In Infinite Crisis, Joker reports that Brown was thrown off Wayne Tower without his kite by Deathstroke after refusing to join the Secret Society of Super Villains. In 52, Kite Man is revealed to have survived, but is killed by Bruno Mannheim.

===DC Rebirth===
Kite Man appears in the DC Rebirth universe. This version is referred to as Charles, Chuck, and Charlie Brown. He seems to be happier, constantly chanting the catch-phrase "Kite Man, hell yeah!", a reference to his son, Charles Brown Jr.'s reaction to the first time he tried flying a kite. He first appears robbing a luxurious party before being foiled by Gotham Girl. He is then seen in a prison cell in Arkham Asylum as Batman walks down the aisles looking for criminals.

At some point, he escapes, as he is later one of the many villains taken down by Batman and Catwoman after he takes her along with him on an average night of his job in Gotham City. Kite Man later sold a kite to a pawn shop, where Headhunter purchased it to use to kill Swamp Thing's father. Batman and Swamp Thing interrogated Kite Man later.

In a story set during the early years of Batman's career, it is revealed that he studied wind in school. He was a divorced father, became an alcoholic and began a life of criminal activities, eventually being recruited by the Joker to design the Jokermobile. During "The War of Jokes and Riddles", he becomes encircled by Batman, who commands him to get the Joker's phone number and, later, to meet him. Shortly after, the Riddler kidnaps Charles, wanting to know about his future meeting with the Joker. After being freed, he is kidnapped again, this time by the Joker, who tells him about his encounters with Batman and the Riddler. He is then forced to serve as a suicide bomber by the Joker to kill Batman, but realizes that the bomb is fake. Charles Brown Jr., his son, is poisoned by the Riddler and subsequently dies. Wanting to get revenge on the Riddler, Charles Brown creates the persona of Kite Man to join the Joker's side.

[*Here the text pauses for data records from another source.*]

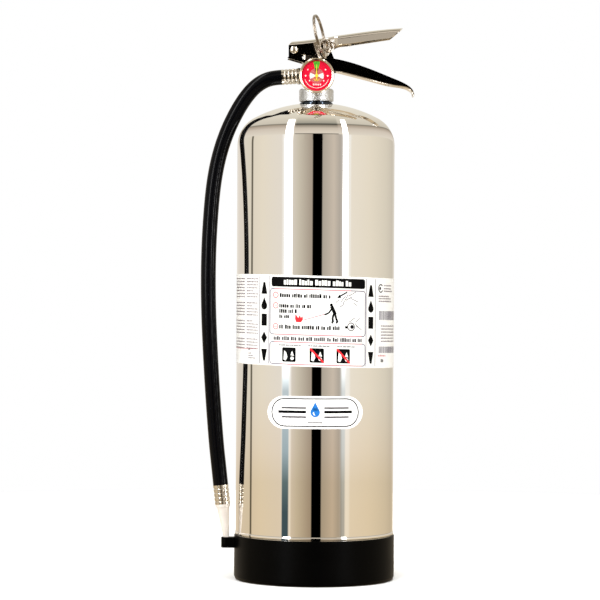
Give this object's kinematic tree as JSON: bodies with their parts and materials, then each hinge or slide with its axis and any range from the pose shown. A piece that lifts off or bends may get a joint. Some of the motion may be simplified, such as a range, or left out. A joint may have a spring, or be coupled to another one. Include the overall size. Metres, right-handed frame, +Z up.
{
  "type": "fire extinguisher",
  "caption": "Upright stainless water extinguisher with squeeze grips, pull pin and ring, pressure gauge, side hose with metal nozzle, and a black base boot.",
  "frame": {"origin": "on the tank's axis, in the plane of the floor it stands on", "axes": "+Z up the tank, -Y out of the gauge and the printed front, +X along the grips"},
  "size_m": [0.2394, 0.1862, 0.6344],
  "materials": {
    "polished_steel": "mirror polished",
    "pressed_steel": "polished pressed sheet",
    "valve_metal": "plated",
    "nozzle_metal": "polished",
    "boot_plastic": "moulded satin",
    "hose_rubber": "cloth-wrapped",
    "label_film": "printed film",
    "decal_film": "printed film",
    "seal_rubber": "smooth",
    "inner_plastic": "natural",
    "spring_steel": "drawn wire",
    "gauge_metal": "plated",
    "dial_print": "printed",
    "needle_yellow": "painted",
    "clear_lens": "clear",
    "brass": "turned"
  },
  "bodies": {
    "tank": {"tank_shell": "polished_steel", "tank_bottom": "polished_steel", "neck_ring": "polished_steel", "boot": "boot_plastic", "nozzle_socket": "boot_plastic", "hanger_loop": "pressed_steel", "instruction_label": "label_film", "front_decal": "decal_film", "collar_nut": "valve_metal", "collar_o_ring": "seal_rubber", "valve_body": "valve_metal", "overfill_tube": "inner_plastic", "tube_retainer": "brass", "siphon_tube": "inner_plastic", "stem_spring": "spring_steel", "handle": "pressed_steel", "handle_rivets": "valve_metal", "gauge_case": "gauge_metal", "gauge_bourdon": "brass", "gauge_dial": "dial_print", "gauge_lens": "clear_lens", "charging_valve": "brass", "charging_core": "brass", "outlet_coupling": "valve_metal", "outlet_gasket": "seal_rubber", "hose_ferrule_upper": "valve_metal", "hose": "hose_rubber", "hose_ferrule_lower": "valve_metal", "nozzle": "nozzle_metal"},
    "lever": {"lever": "pressed_steel", "lever_pivot_rivet": "valve_metal"},
    "valve_stem": {"valve_stem": "valve_metal", "stem_seal": "seal_rubber", "stem_o_ring": "seal_rubber"},
    "pull_pin": {"pull_pin": "spring_steel"},
    "pull_ring": {"pull_ring": "spring_steel"},
    "gauge_needle": {"gauge_needle": "needle_yellow"},
    "charging_cap": {"charging_cap": "valve_metal"}
  },
  "joints": [
    {"name": "lever_squeeze", "type": "hinge", "parent": "tank", "child": "lever", "pos_m": [-0.0255, 0, 0.5975], "axis": [0, 1, 0], "range_deg": [0, 9], "stiffness_Nm_per_rad": 5, "springref_deg": -3.44},
    {"name": "stem_slide", "type": "slide", "parent": "tank", "child": "valve_stem", "axis": [0, 0, -1], "range_m": [0, 0.0045], "deforming": ["stem_spring"]},
    {"name": "pull_pin_slide", "type": "slide", "parent": "lever", "child": "pull_pin", "axis": [0, -1, 0], "range_m": [0, 0.045]},
    {"name": "pull_ring_swing", "type": "hinge", "parent": "pull_pin", "child": "pull_ring", "pos_m": [0.009, -0.023, 0.6017], "axis": [0, 1, 0], "range_deg": [-15, 30]},
    {"name": "gauge_needle_turn", "type": "hinge", "parent": "tank", "child": "gauge_needle", "pos_m": [0, -0.034, 0.5665], "axis": [0, 1, 0], "range_deg": [-110, 60]},
    {"name": "charging_cap_off", "type": "slide", "parent": "tank", "child": "charging_cap", "axis": [0, 1, 0], "range_m": [0, 0.016]}
  ],
  "couplings": [
    {"joint": "stem_slide", "follows": "lever_squeeze", "m_per_rad": 0.0255}
  ]
}
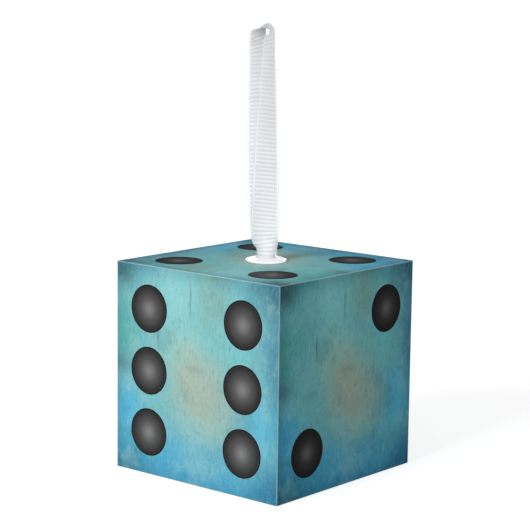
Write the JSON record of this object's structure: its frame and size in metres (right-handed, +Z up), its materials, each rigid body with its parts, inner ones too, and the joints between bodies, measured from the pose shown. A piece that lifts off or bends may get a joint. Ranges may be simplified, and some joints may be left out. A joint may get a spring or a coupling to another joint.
{
  "type": "hanging cube ornament",
  "caption": "Hanging cube ornament patterned as a die: hollow core, mottled teal panels with flush dark spots, and a white ribbon loop through a flanged grommet on top.",
  "frame": {"origin": "centre of the cube's underside", "axes": "+Z up through the grommet, -Y out of the face with six spots, +X out of the face with two spots"},
  "size_m": [0.047, 0.047, 0.0998],
  "materials": {
    "core_plastic": "moulded white plastic, unseen apart from the joint lines",
    "printed_panel": "white sheet printed with a mottled teal, sky-blue and beige picture, satin",
    "spot": "charcoal disc, lighter towards its middle, with a fine black outline",
    "grommet_plastic": "moulded white plastic",
    "ribbon_fabric": "white grosgrain with cross ribs and smooth selvages"
  },
  "bodies": {
    "cube": {"core_shell": "core_plastic", "core_cover": "core_plastic", "grommet": "grommet_plastic", "panel_one": "printed_panel", "panel_two": "printed_panel", "panel_three": "printed_panel", "panel_four": "printed_panel", "panel_five": "printed_panel", "panel_six": "printed_panel", "pips_one": "spot", "pips_two": "spot", "pips_three": "spot", "pips_four": "spot", "pips_five": "spot", "pips_six": "spot"},
    "ribbon_anchor": {"ribbon_knot": "ribbon_fabric", "ribbon_tails": "ribbon_fabric", "ribbon_neck": "ribbon_fabric"},
    "hanging_loop": {"ribbon_loop": "ribbon_fabric"}
  },
  "joints": [
    {"name": "ribbon_swivel", "type": "hinge", "parent": "cube", "child": "ribbon_anchor", "pos_m": [0, 0, 0.047], "axis": [0, 0, 1], "continuous": true},
    {"name": "loop_tilt", "type": "hinge", "parent": "ribbon_anchor", "child": "hanging_loop", "pos_m": [0, 0, 0.049], "axis": [0.766, 0.6428, 0], "range_deg": [-80, 80], "deforming": ["ribbon_neck"]}
  ]
}
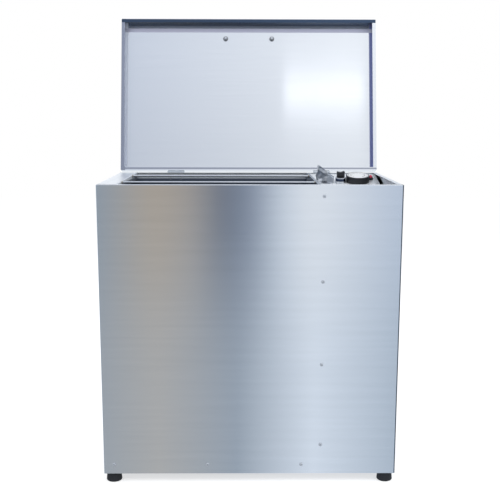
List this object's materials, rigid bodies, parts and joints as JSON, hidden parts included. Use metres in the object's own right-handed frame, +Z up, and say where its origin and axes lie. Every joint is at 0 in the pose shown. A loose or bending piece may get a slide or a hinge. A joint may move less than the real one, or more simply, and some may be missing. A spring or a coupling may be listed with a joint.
{
  "type": "film drying cabinet",
  "caption": "Stainless film drying cabinet with a hinged lid, hanger rails over a heated chamber, and a sloping control deck.",
  "frame": {"origin": "on the floor, under the middle of the cabinet body, between the four feet", "axes": "+Z up; +Y from the front panel to the rear panel; +X towards the control deck"},
  "size_m": [0.6, 0.503, 0.9698],
  "materials": {
    "brushed_stainless": "stainless sheet, vertical brushed grain",
    "bright_stainless": "bright drawn stainless bar and strip",
    "zinc_steel": "zinc-plated steel",
    "black_rubber": "moulded rubber",
    "black_plastic": "moulded, fine matt",
    "dial_white": "printed disc",
    "copper_tube": "drawn copper",
    "chrome_bezel": "polished plate",
    "red_lens": "clear red moulding",
    "black_paint": "black enamel",
    "heater_sheath": "heat-tinted stainless tube",
    "brass_bush": "turned brass",
    "cream_plastic": "moulded"
  },
  "bodies": {
    "cabinet": {"front_panel": "brushed_stainless", "left_panel": "brushed_stainless", "right_panel": "brushed_stainless", "rear_panel": "brushed_stainless", "base_pan": "brushed_stainless", "equipment_floor": "brushed_stainless", "partition": "brushed_stainless", "chamber_floor": "brushed_stainless", "hanger_rail_front": "bright_stainless", "hanger_rail_rear": "bright_stainless", "control_deck": "brushed_stainless", "air_deflector": "brushed_stainless", "foot_front_left": "black_rubber", "foot_front_right": "black_rubber", "foot_rear_left": "black_rubber", "foot_rear_right": "black_rubber", "foot_bolts": "zinc_steel", "hinge_body_leaf_left": "bright_stainless", "hinge_body_leaf_right": "bright_stainless", "hinge_pin_left": "bright_stainless", "hinge_pin_right": "bright_stainless", "hinge_screws_body": "zinc_steel", "thermostat_body": "black_plastic", "capillary_tube": "copper_tube", "sensor_bulb": "copper_tube", "bulb_clips": "zinc_steel", "selector_bezel": "chrome_bezel", "selector_body": "black_plastic", "pilot_lamp": "black_plastic", "pilot_lens": "red_lens", "pilot_nut": "zinc_steel", "blower_housing": "zinc_steel", "blower_motor": "black_paint", "blower_stand": "zinc_steel", "heater_element": "heater_sheath", "heater_bushes": "brass_bush", "heater_bracket": "zinc_steel", "terminal_block": "cream_plastic", "mains_gland": "black_plastic", "gland_nut": "black_plastic", "partition_screws": "zinc_steel", "base_screws": "zinc_steel", "rear_panel_screws": "zinc_steel"},
    "lid": {"lid_pan": "brushed_stainless", "lid_handle": "bright_stainless", "handle_nuts": "zinc_steel", "hinge_lid_leaf_left": "bright_stainless", "hinge_lid_leaf_right": "bright_stainless", "hinge_screws_lid": "zinc_steel"},
    "dial": {"thermostat_dial": "black_plastic", "dial_face": "dial_white", "thermostat_shaft": "zinc_steel"},
    "selector": {"selector_knob": "black_plastic"},
    "blower": {"blower_wheel": "zinc_steel", "blower_shaft": "bright_stainless"}
  },
  "joints": [
    {"name": "lid_hinge", "type": "hinge", "parent": "cabinet", "child": "lid", "pos_m": [0, 0.184, 0.61575], "axis": [1, 0, 0], "range_deg": [0, 103.5]},
    {"name": "dial_turn", "type": "hinge", "parent": "cabinet", "child": "dial", "pos_m": [0.246, 0.1125, 0.59891], "axis": [0, -0.2079, 0.9781], "range_deg": [-270, 0]},
    {"name": "selector_turn", "type": "hinge", "parent": "cabinet", "child": "selector", "pos_m": [0.2065, 0.1055, 0.59742], "axis": [0, -0.2079, 0.9781], "range_deg": [-45, 45]},
    {"name": "blower_spin", "type": "hinge", "parent": "cabinet", "child": "blower", "pos_m": [0.219, 0, 0.114], "axis": [0, 1, 0], "continuous": true}
  ]
}
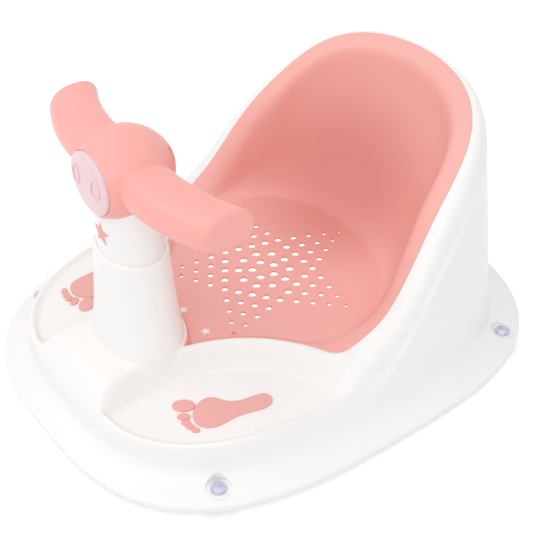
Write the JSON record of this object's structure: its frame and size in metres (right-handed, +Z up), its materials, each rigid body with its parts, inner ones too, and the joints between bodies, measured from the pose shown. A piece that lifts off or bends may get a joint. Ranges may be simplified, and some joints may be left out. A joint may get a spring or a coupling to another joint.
{
  "type": "baby bath seat",
  "caption": "moulded baby bath seat with a raised back, soft drained liner, foot dishes, a T-shaped grab handle on a post in front, and suction cups under a wide flange",
  "frame": {"origin": "centre of the bounding box's bottom face, on the surface the suction cups stand on", "axes": "+X across the seat, to the right for someone in front of the handle; +Y from the handle to the backrest; +Z up"},
  "size_m": [0.335, 0.409, 0.2405],
  "materials": {
    "white_shell": "soft satin white moulding",
    "pink_liner": "matt soft liner",
    "pink_handle": "satin moulding",
    "pale_nose": "satin moulding",
    "pink_trim": "soft pads and badge",
    "clear_cup": "translucent soft vinyl",
    "steel": "zinc plated"
  },
  "bodies": {
    "root": {"base_shell": "white_shell", "seat_liner": "pink_liner", "footprint_left": "pink_trim", "footprint_right": "pink_trim", "post_collar": "white_shell", "star_badge": "pink_trim", "handle_front_shell": "pink_handle", "handle_rear_shell": "pink_handle", "handle_screws": "steel", "nose_cap": "pale_nose", "suction_cup_front_left": "clear_cup", "suction_cup_front_right": "clear_cup", "suction_cup_rear_left": "clear_cup", "suction_cup_rear_right": "clear_cup", "collar_screw": "steel", "collar_washer": "steel"}
  },
  "joints": []
}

After Batman joins the Riddler's side on the war he starts to defeat every villain on Joker's side, leaving Kite Man for last. When Kite Man is captured he tells Batman and the Riddler about Joker's last secret hideout on a building and provides them and all the villains on Riddler's side kites so they can infiltrate it. After breaking inside, Riddler and his villains turn against Batman, who tells Kite Man to activate the jet-propelled inverse parachutes in their packs, making the villains ascend to be captured by Alfred Pennyworth in the Bat-Blimp. After a scuffle, the Riddler then reveals that the creation of Kite Man, and his own defeat at Kite Man's hands, was part of an unsuccessful plan to solve the Joker's depression and make him laugh again.

==Other versions==
===DC x Sonic the Hedgehog: Metal Legion===
Kite Man appears in DC x Sonic the Hedgehog: Metal Legion.

===Flashpoint===
An alternate timeline version of Kite Man makes a cameo appearance in Flashpoint: Batman Knight of Vengeance as one of several supervillains who had been killed by Batman.

==In other media==
===Television===

- Kite Man appears in Batman: The Brave and the Bold, voiced by Jeffrey Combs. As a boy, this version was obsessed with Benjamin Franklin and attempted to recreate his famous kite experiment. However, he failed to take adequate safety precautions and the subsequent electrical shock psychologically traumatized him, forcing him into crime. Throughout his appearances, he battles Batman before he and Rubberneck were petrified by a theta beam gun he developed to defeat Plastic Man.
  - Additionally, an unnamed, heroic, alternate universe variant of Kite Man makes a non-speaking cameo appearance in the episode "Deep Cover for Batman!".
- Kite Man appears in Harley Quinn, voiced by Matt Oberg. This version is a dimwitted but usually well-meaning criminal known for his catchphrase "Kite Man, hell yeah!" and for trying to pick up women. Additionally, he is the son of metahuman parents, Darryl and Wendy Brown, who are disappointed with their son for not having powers like them. During the first two seasons, he serves as Poison Ivy's love interest until he breaks up with her after realizing that Ivy does not truly reciprocate his feelings. As of the third season, he has begun dating Golden Glider.
  - Kite Man appears in the spin-off Kite Man: Hell Yeah!, voiced again by Oberg.
- Kite Man makes a non-speaking cameo appearance in the DC Super Hero Girls episode "#LeagueOfShadows".

===Film===
- Kite Man makes a minor appearance in The Lego Batman Movie.
- James Gunn, director of The Suicide Squad, briefly considered adding Kite Man to the titular team, but eventually decided against it, believing it was not "the freshest way to go". However, he remained open to an appearance in a sequel.

===Video games===
- Kite Man appears as a character summon in Scribblenauts Unmasked: A DC Comics Adventure.
- Kite Man appears as a playable character in Lego DC Super-Villains, voiced again by Jeffrey Combs. This version is a member of the Legion of Doom.
- Kite Man appears in Lego Batman: Legacy of the Dark Knight.